Василий Иванович, трясясь от смеха, едва не уронив шапку Мономаха, тут же занялся миротворчеством. Затем повел поэта к себе за кулисы. Познакомил со Станиславским. Все это время Есенин в руке держал несколько великолепных чайных роз. Из пальцев его капала кровь.

— Это я вам срезал, об шипы накололся. Пожалуйста! — сказал он, поднося каждому по два цветка.

— Благодарю… — широкая, чуть детская улыбка засияла на лице Станиславского.

— Сережа, ты верен себе… — рассмеялся царь Федор.

В артистической уборной появилась еще одна экзотическая личность, босой мальчуган-азербайджанец с громадной корзиной, полной всякой снеди.

— Ночью улетаю в Тегеран, — пояснил Есенин. — Вот заготовил себе кое-чего на дорогу.

Качалов ушел на сцену доигрывать последний акт пьесы. Вернувшись, он застал любопытную картину. Станиславский, сощурив глаза, внимательно слушал. Есенин хриплым шепотом читал стихи:

Вот за это веселие мути, Отправляясь с ней в край иной, Я хочу при последней минуте Попросить тех, кто будет со мной, Чтоб за все, за грехи мои тяжкие, За неверие в благодать Положили меня в русской рубашке Под иконами умирать.

А в уголке уборной на корзине с провиантом сидел мальчуган и, как будто тоже внимательно слушая, задумчиво ковырял в носу.

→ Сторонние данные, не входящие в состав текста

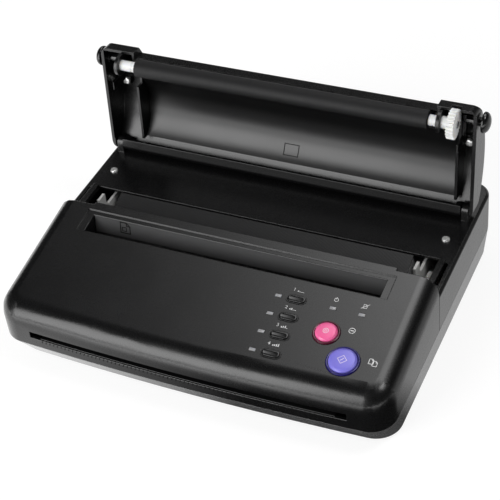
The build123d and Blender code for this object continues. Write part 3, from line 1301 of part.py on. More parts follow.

Поэт не ездил в Тегеран. Женился. Пригласил Качалова к себе на «мальчишник». Затем друзья встречались в доме писателя Пильняка. Есенин вел тогда горячие споры с Борисом Пастернаком: как писать понятно для народа.

Наступил декабрь, вернее — приближался его конец. В театральном клубе Качалов встретил знакомого, который хорошо знал Есенина. Спросил его, как живется Сергею в Ленинграде? Знакомый ответил, что недавно видел Сергея, он «просил тебе кланяться. И Джиму — обязательно».